■ What needs to be done: Set down word for word each line from the start of the listing through the line that contains "hide_parts(node)", both included.

■ Given data:

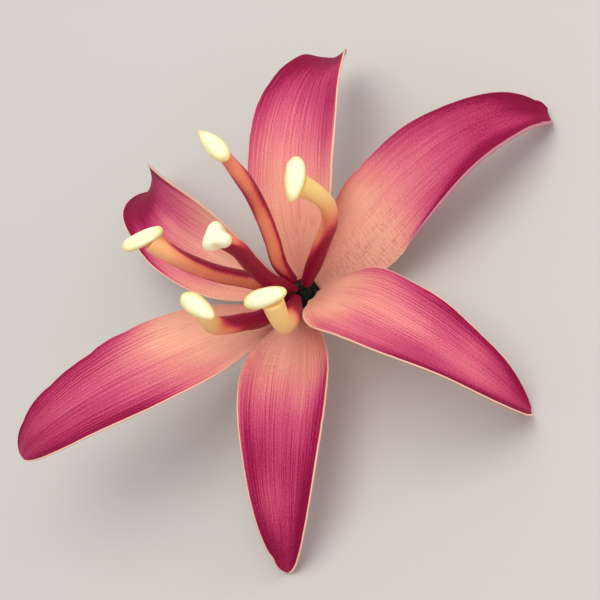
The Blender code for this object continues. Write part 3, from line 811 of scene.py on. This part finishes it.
def make_tube(name, points, radii, flush, seed, material, node):
    """A thick rod of paste through the points, uneven as a rolled one is, with a dusted surface
    whose darker flanks are partly painted shade.
    """
    path, distances = smooth_path(points, TUBE_ROWS)
    right, ahead = carried_frames(path)
    shares = (distances / distances[-1])[:, None]
    around = np.linspace(0, 2 * math.pi, TUBE_SIDES, endpoint=False)[None]
    out = right[:, None] * np.cos(around)[..., None] + ahead[:, None] * np.sin(around)[..., None]
    foot_rounding = radii[0]
    radii = tube_radii(distances, radii)[:, None]
    lumps = value_noise(8 + 2.0 * np.cos(around), distances[:, None] / 3.0, seed)
    lumps = lumps + value_noise(8 + 2.0 * np.sin(around), distances[:, None] / 2.2, seed + 1)
    foot = rounding(distances[:, None], foot_rounding)
    tip = rounding((distances[-1] - distances)[:, None], END_ROUND)
    radii = radii * (0.985 + UNEVENNESS * lumps) * foot * (1 - END_SHARE + END_SHARE * tip)
    rings = path[:, None] + out * radii[..., None]

    # Darker on the flanks turned away from the crown: partly dust, partly painted shade.
    facing = out @ seen_direction(flush.crown)
    flank_dust_and_shade = smoothstep(0.95, 0.26, facing)
    side = np.maximum(out @ seen_direction(flush.side), 0)
    foot = 1 - smoothstep(flush.ends_at - flush.blend, flush.ends_at + flush.blend, shares)
    run = 1 - smoothstep(flush.flanks_end - 0.3, flush.flanks_end + 0.1, shares)
    dust = 0.95 * foot + (flush.flanks * flank_dust_and_shade ** 1.3 + flush.side_dust * side ** 2) * run
    dust = dust + flush.all_over + flush.at_tip * smoothstep(0.45, 0.9, shares)
    values = {
        "dust": dust,
        "yellow": flush.yellow * smoothstep(flush.yellow_from, 0.95, shares) + 0 * around,
        "place": rings + 30.0 * seed,
    }
    piece = ring_piece(name, rings, values, material)
    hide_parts(node)


def anther_axes(stamen):
    """The anther's broad side, its back-to-front direction and its length."""
    along = Vector(stamen.anther_along).normalized()
    front = Vector(stamen.anther_centre) - Vector(stamen.through[-1])
    front = (front - front.dot(along) * along).normalized()
    return front.cross(along), front, along


def make_filament(name, side, stamen, seed, material):
    azimuth = math.radians(stamen.foot_azimuth)
    foot = (FOOT_RING_RADIUS * math.cos(azimuth), FOOT_RING_RADIUS * math.sin(azimuth), FOOT_HEIGHT)
    _, front, along = anther_axes(stamen)
    met = Vector(stamen.anther_centre) + stamen.meets_at * along
    foot = Vector(foot) + FOOT_SINK * (Vector((0, 0, FOOT_TARGET)) - Vector(foot)).normalized()
    points = (foot, *stamen.through[:-1], met - front * (0.5 * ANTHER_HEIGHT - FILAMENT_SINK))
    radii = (stamen.foot_radius, stamen.radius, stamen.end_radius)
    make_tube(name + "_dusted_and_shaded", points, radii, FLUSHES[side], seed, material, name)


def ball(rows, sides):
    """Angles of a ball's rings from its +Z pole down, and its unit vectors."""
    polar = np.linspace(0.02, math.pi - 0.02, rows)[:, None]
    around = np.linspace(0, 2 * math.pi, sides, endpoint=False)[None]
    vectors = np.stack([np.sin(polar) * np.cos(around), np.sin(polar) * np.sin(around),
                        np.cos(polar) + 0 * around], -1)
    return vectors, around


def make_anther(name, form, stamen, seed, material):
    """A grooved oval lying across the end of its filament."""
    vectors, around = ball(ANTHER_ROWS, ANTHER_SIDES)
    x, y, z = np.moveaxis(vectors, -1, 0)
    squared = np.sqrt((1 - np.abs(z) ** form.square) / (1 - z ** 2))
    hollow = (0.5 - 0.5 * np.cos(ANTHER_GROOVES * around)) * (1 - z ** 2)
    lumps = value_noise(6 + 3 * x + seed, 6 + 3 * z, seed)
    lumps = lumps + value_noise(6 + 3 * y, 6 + 4 * z, seed + 1)
    size = squared * (1 - form.taper * z) * (1 - form.groove * hollow) * (0.98 + 0.02 * lumps)
    local = np.stack([0.5 * ANTHER_WIDTH * (form.width * x * size + form.bulge * (1 - z ** 2)),
                      0.5 * ANTHER_HEIGHT * y * size,
                      0.5 * ANTHER_LENGTH * (z - form.nib * smoothstep(-0.95, -1.0, z))], -1)
    axes = np.array([list(axis) for axis in anther_axes(stamen)])
    rings = local @ axes + np.array(stamen.anther_centre)
    # The sides turned away from ANTHER_LIT_FROM and the grooves are painted yellower: painted
    # shade.
    facing = (np.stack([x, y, 0.6 * z], -1) @ axes) @ seen_direction(ANTHER_LIT_FROM)
    grooved = GROOVE_PAINTED_SHADE * form.groove * hollow / USUAL_GROOVE
    values = {"painted_shade": smoothstep(0.92, 0.2, facing) + grooved,
              "place": local + 30.0 * seed}
    piece = ring_piece(name + "_grooved", rings, values, material)
    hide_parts(name)


def make_stigma(material):
    """A knob of three rounded lobes that meet in clefts."""
    vectors, around = ball(STIGMA_ROWS, STIGMA_SIDES)
    x, y, z = np.moveaxis(vectors, -1, 0)
    turned = around - math.radians(STIGMA_TURN)
    level = 1 - z ** 2
    lobe = 1 + STIGMA_LOBE_DEPTH * (np.cos(STIGMA_LOBES * turned) - 0.4) * level
    dimple = 1 - STIGMA_DIMPLE * np.maximum(z, 0) ** 6
    lumps = value_noise(6 + 2.2 * x, 6 + 2.2 * y, 5) + value_noise(6 + 2.2 * y, 6 + 2.2 * z, 6)
    size = STIGMA_RADIUS * (0.98 + 0.02 * lumps)
    local = np.stack([x * lobe * size, y * lobe * size, STIGMA_FLATNESS * z * dimple * size], -1)
    hollow = (0.5 - 0.5 * np.cos(STIGMA_LOBES * turned)) * level
    # The clefts between the lobes are painted yellower: painted shade.
    values = {"painted_shade": 0.6 * hollow, "place": local}
    piece = ring_piece("stigma_lobed", local + np.array(STIGMA_CENTRE), values, material)
    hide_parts("stigma")


# Stem ----------------------------------------------------------------------------------------

STEM_SIDES = 120
STEM_ROWS = 110
TAPE_PITCH = 1.15            # height of one turn of the tape
TAPE_STEP = 0.13             # thickness that shows where a turn ends
# Where the tape's edge sticks out and how far, at what height, and over what angle and height.
# These near-black bulges also fill the gaps between the petal roots, standing in for shade there.
TAPE_BULGES_FILLING_SHADE = ((130, 1.5), (166, 0.8), (10, 0.5))
BULGE_HEIGHT = -2.4
BULGE_SPREAD = 0.55
BULGE_DEPTH = 0.9


def make_stem(material):
    """The stem end, wound with creased tape; its near-black collar and bulges also stand in for
    shade between the petal roots.
    """
    corners = np.array(STEM_PROFILE, float)
    travelled = np.concatenate([[0.0], np.cumsum(np.linalg.norm(np.diff(corners, axis=0), axis=1))])
    wanted = np.linspace(0.02, travelled[-1] - 0.02, STEM_ROWS)
    radius = np.interp(wanted, travelled, corners[:, 0])[:, None]
    height = np.interp(wanted, travelled, corners[:, 1])[:, None]
    around = np.linspace(0, 2 * math.pi, STEM_SIDES, endpoint=False)[None]
    turn = (height / TAPE_PITCH + around / (2 * math.pi)) % 1.0
    crest = smoothstep(0.0, 0.12, turn) * (1 - 0.7 * turn)
    crease = value_noise(20 + 9 * np.cos(around) + height, 20 + 9 * np.sin(around), 3)
    inset = TAPE_STEP * (1 - crest) + 0.05 * (1 - crease)
    thin = smoothstep(0.3, 1.5, radius)
    shown = np.maximum(radius - inset * thin, 0.01)
    # Bulges of near-black tape that fill the gaps between the petal roots, standing in for shade
    # there.
    for azimuth, reach in TAPE_BULGES_FILLING_SHADE:
        off = (around - math.radians(azimuth) + math.pi) % (2 * math.pi) - math.pi
        rise = (height - BULGE_HEIGHT) / BULGE_DEPTH
        shown = shown + reach * np.exp(-(off / BULGE_SPREAD) ** 2 - rise ** 2)
    rings = np.stack([shown * np.cos(around), shown * np.sin(around), height + 0 * around], -1)
    values = {"crest": crest * thin, "place": rings}
    piece = ring_piece("stem_taped", rings, values, material)
    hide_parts("stem")


# Stage ---------------------------------------------------------------------------------------

def view_matrix():
    """The camera's axes and place: it looks along the picture's depth at the petal roots."""
    turned = BLOOM_LEAN.to_matrix() @ bloom_to_view().transposed()
    place = turned @ (Vector((0, 0, VIEW_DISTANCE)) - ROOTS_OFF_CENTRE) + BLOOM_PLACE
    return Matrix.Translation(place * MM) @ turned.to_4x4()


def add_camera(view):
    camera = bpy.data.cameras.new("camera")
    camera.lens = LENS
    camera.sensor_width = SENSOR
    holder = bpy.data.objects.new("camera", camera)
    holder.matrix_world = view
    bpy.context.scene.collection.objects.link(holder)
    bpy.context.scene.camera = holder


def add_light(view, name, seen_from, distance, size, power, colour):
    """A square soft box, placed by the direction that it shines from as the picture sees it."""
    lamp = bpy.data.lights.new(name, "AREA")
    lamp.shape = "SQUARE"
    lamp.size = size
    lamp.energy = power
    lamp.color = colour
    holder = bpy.data.objects.new(name, lamp)
    direction = (view.to_3x3() @ Vector(seen_from)).normalized()
    holder.location = direction * distance
    holder.rotation_mode = "QUATERNION"
    holder.rotation_quaternion = direction.to_track_quat("Z", "Y")
    bpy.context.scene.collection.objects.link(holder)


def add_stage(view):
    mesh = bpy.data.meshes.new("floor")
    signs = ((-1, -1), (1, -1), (1, 1), (-1, 1))
    corners = [(FLOOR_REACH * x, FLOOR_REACH * y, 0) for x, y in signs]
    mesh.from_pydata(corners, [], [(0, 1, 2, 3)])
    floor = bpy.data.objects.new("floor", mesh)
    bpy.context.scene.collection.objects.link(floor)
    s = Shading("pale_floor")
    s.shader.inputs["Base Color"].default_value = linear(FLOOR_COLOUR)
    s.shader.inputs["Roughness"].default_value = 0.9
    mesh.materials.append(s.material)

    world = bpy.data.worlds.new("studio")
    world.use_nodes = True
    background = world.node_tree.nodes["Background"]
    background.inputs["Color"].default_value = SKY_COLOUR
    background.inputs["Strength"].default_value = SKY_STRENGTH
    bpy.context.scene.world = world
    bpy.context.scene.view_settings.view_transform = "Standard"
    for name, lamp in LAMPS.items():
        add_light(view, name, *lamp)


def main():
    petal_paste = petal_material()
    for seed, (name, petal) in enumerate(PETALS.items()):
        make_petal(name, petal, 11 * seed + 1, petal_paste)
    filament_paste = filament_material("dusted_and_shaded_filament_paste")
    anther_paste = cream_material("anther_paste", ANTHER_COLOUR, ANTHER_PAINTED_SHADE, ANTHER_ROUGHNESS)
    for seed, (side, stamen) in enumerate(STAMENS.items()):
        make_filament("filament_" + side, side, stamen, seed + 3, filament_paste)
        make_anther("anther_" + side, ANTHER_FORMS[side], stamen, seed + 3, anther_paste)
    style_end = Vector(STYLE_THROUGH[-1]) + Vector((0, 0, STYLE_SINK))
    style_points = ((0.0, 0.0, STYLE_FOOT_HEIGHT), *STYLE_THROUGH[:-1], style_end)
    style_radii = (STYLE_FOOT_RADIUS, STYLE_RADIUS, STYLE_RADIUS)
    make_tube("style_dusted_and_shaded", style_points, style_radii, STYLE_FLUSH, STYLE_SEED,
              filament_material("dusted_and_shaded_style_paste"), "style")
    make_stigma(cream_material("stigma_paste", STIGMA_COLOUR, ANTHER_PAINTED_SHADE, STIGMA_ROUGHNESS))
    make_stem(tape_material())
    view = view_matrix()
    add_camera(view)
    add_stage(view)


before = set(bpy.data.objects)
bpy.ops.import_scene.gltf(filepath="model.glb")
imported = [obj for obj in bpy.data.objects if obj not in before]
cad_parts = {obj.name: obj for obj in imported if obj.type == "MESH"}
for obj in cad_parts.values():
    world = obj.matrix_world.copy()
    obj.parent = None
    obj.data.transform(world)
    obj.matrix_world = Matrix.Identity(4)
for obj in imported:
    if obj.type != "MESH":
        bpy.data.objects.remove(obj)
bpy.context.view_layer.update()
main()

■ The output:
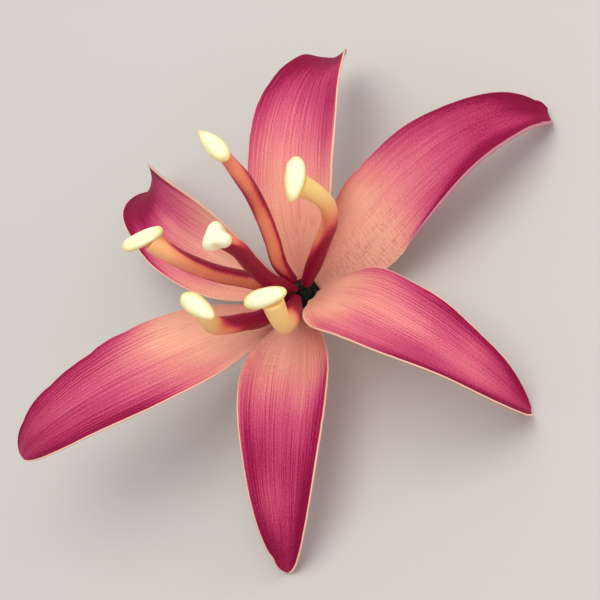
The Blender code for this object continues. Write part 3, from line 811 of scene.py on. This part finishes it.
def make_tube(name, points, radii, flush, seed, material, node):
    """A thick rod of paste through the points, uneven as a rolled one is, with a dusted surface
    whose darker flanks are partly painted shade.
    """
    path, distances = smooth_path(points, TUBE_ROWS)
    right, ahead = carried_frames(path)
    shares = (distances / distances[-1])[:, None]
    around = np.linspace(0, 2 * math.pi, TUBE_SIDES, endpoint=False)[None]
    out = right[:, None] * np.cos(around)[..., None] + ahead[:, None] * np.sin(around)[..., None]
    foot_rounding = radii[0]
    radii = tube_radii(distances, radii)[:, None]
    lumps = value_noise(8 + 2.0 * np.cos(around), distances[:, None] / 3.0, seed)
    lumps = lumps + value_noise(8 + 2.0 * np.sin(around), distances[:, None] / 2.2, seed + 1)
    foot = rounding(distances[:, None], foot_rounding)
    tip = rounding((distances[-1] - distances)[:, None], END_ROUND)
    radii = radii * (0.985 + UNEVENNESS * lumps) * foot * (1 - END_SHARE + END_SHARE * tip)
    rings = path[:, None] + out * radii[..., None]

    # Darker on the flanks turned away from the crown: partly dust, partly painted shade.
    facing = out @ seen_direction(flush.crown)
    flank_dust_and_shade = smoothstep(0.95, 0.26, facing)
    side = np.maximum(out @ seen_direction(flush.side), 0)
    foot = 1 - smoothstep(flush.ends_at - flush.blend, flush.ends_at + flush.blend, shares)
    run = 1 - smoothstep(flush.flanks_end - 0.3, flush.flanks_end + 0.1, shares)
    dust = 0.95 * foot + (flush.flanks * flank_dust_and_shade ** 1.3 + flush.side_dust * side ** 2) * run
    dust = dust + flush.all_over + flush.at_tip * smoothstep(0.45, 0.9, shares)
    values = {
        "dust": dust,
        "yellow": flush.yellow * smoothstep(flush.yellow_from, 0.95, shares) + 0 * around,
        "place": rings + 30.0 * seed,
    }
    piece = ring_piece(name, rings, values, material)
    hide_parts(node)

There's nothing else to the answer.